Bastos alega que "cumpriu um dever" ao indicar Malheiros a Palocci - quatro dias antes da queda do ministro, afinal indiciado por quebra de sigilo bancário, violação de sigilo funcional, denunciação caluniosa e prevaricação. Ele agiu no cumprimento do dever - mas não propriamente com o colega de Esplanada, de quem se proclama amigo. A sua conduta ao longo de todo o escabroso episódio deixa inequivocamente claro que tampouco o objeto primeiro do seu dever, como compete ao titular do Ministério da Justiça, tenha sido a busca da verdade e a proteção da lei.

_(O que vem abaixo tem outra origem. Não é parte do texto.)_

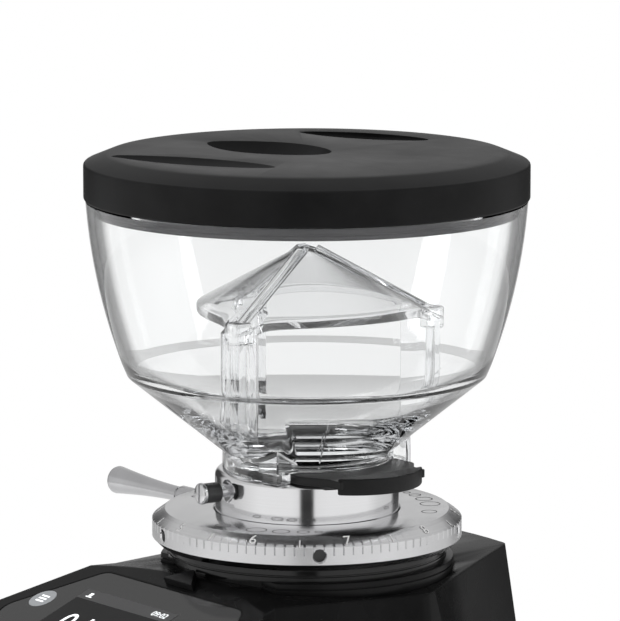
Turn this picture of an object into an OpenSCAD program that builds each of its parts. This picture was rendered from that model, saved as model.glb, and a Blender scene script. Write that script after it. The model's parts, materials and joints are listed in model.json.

É ao presidente Lula que ele serve, por lealdade pessoal e pela ética de um ofício que impõe aos seus praticantes a obrigação de defender os seus clientes ao limite das possibilidades, mesmo os acusados dos crimes mais nefandos. Bastos protesta quando o chamam, por exemplo, "advogado-geral do Lulão", um jogo de palavras com advogado-geral da União. Infelizmente para ele, os fatos tiram o ar do seu argumento de que jamais cometeu um deslize no caso, nem maculou os seus deveres - palavras suas à CCJ. A sua preocupação em preservar o presidente de tamanho escândalo data da primeira hora.

Mal a revista Época havia divulgado na internet, no começo da noite de 17 de março, os extratos vazados de Francenildo, Bastos disse ao Estado, em Rondônia, que não havia a menor razão para a Polícia Federal investigar o assunto, pois ela não se prestaria a uma "exploração política" visando ao titular da Fazenda, alvo de um hipotético "ataque especulativo". Na mesma linha, repeliu de partida a idéia de falar ao Congresso. Mas em breve se deu conta de que defenderia Lula melhor mudando de atitude - e, mais do que ninguém, advogou pela saída imediata de Palocci.

Àquela altura, porém, já se sabia que, na véspera do vazamento, quando ordenou a devassa na conta do caseiro, Palocci chamou a sua casa o secretário de Direito Econômico, Daniel Goldberg. Pediu-lhe - e Goldberg informou isso ao chefe de gabinete do ministro, Cláudio Alencar - para ver se seria possível abrir um inquérito contra Francenildo a partir de uma reportagem que sairia no Globo sobre a sua situação financeira. Tenham os seus colaboradores posto o ministro a par do pedido, ou não, o fato é que consultaram a Polícia Federal e levaram a Palocci a resposta negativa.

Ora, a mera aquiescência desses dois altos funcionários federais à descabida solicitação, como destacou ontem neste jornal a colunista Dora Kramer, prova que "o governo se mobilizou para tentar desmoralizar" o caseiro. Bastos apenas teria cumprido o seu verdadeiro dever se os demitisse. Mas não: fez saber que, se Goldberg fosse indiciado, ele é que se demitiria. E, diante da CCJ, se desencontrou da verdade pelo menos em dois momentos importantes - abrindo os buracos referidos no início deste texto.

Bastos lembrou que acionou a Polícia Federal meros dois dias após o vazamento dos extratos. Omitiu, porém, que ela foi chamada para investigar Francenildo por "lavagem de dinheiro": originalmente, a violação era apenas a terceira prioridade do inquérito. Tanto que só foi aberto depois do recebimento do suspeitíssimo ofício em que o Coaf alertava para supostas irregularidades na conta de Francenildo - e não, como quis fazer crer o ministro, antes disso. Fará bem o Senado, como pretende a oposição, se também sabatiná-lo. E fará bem o governo se contiver o seu regozijo.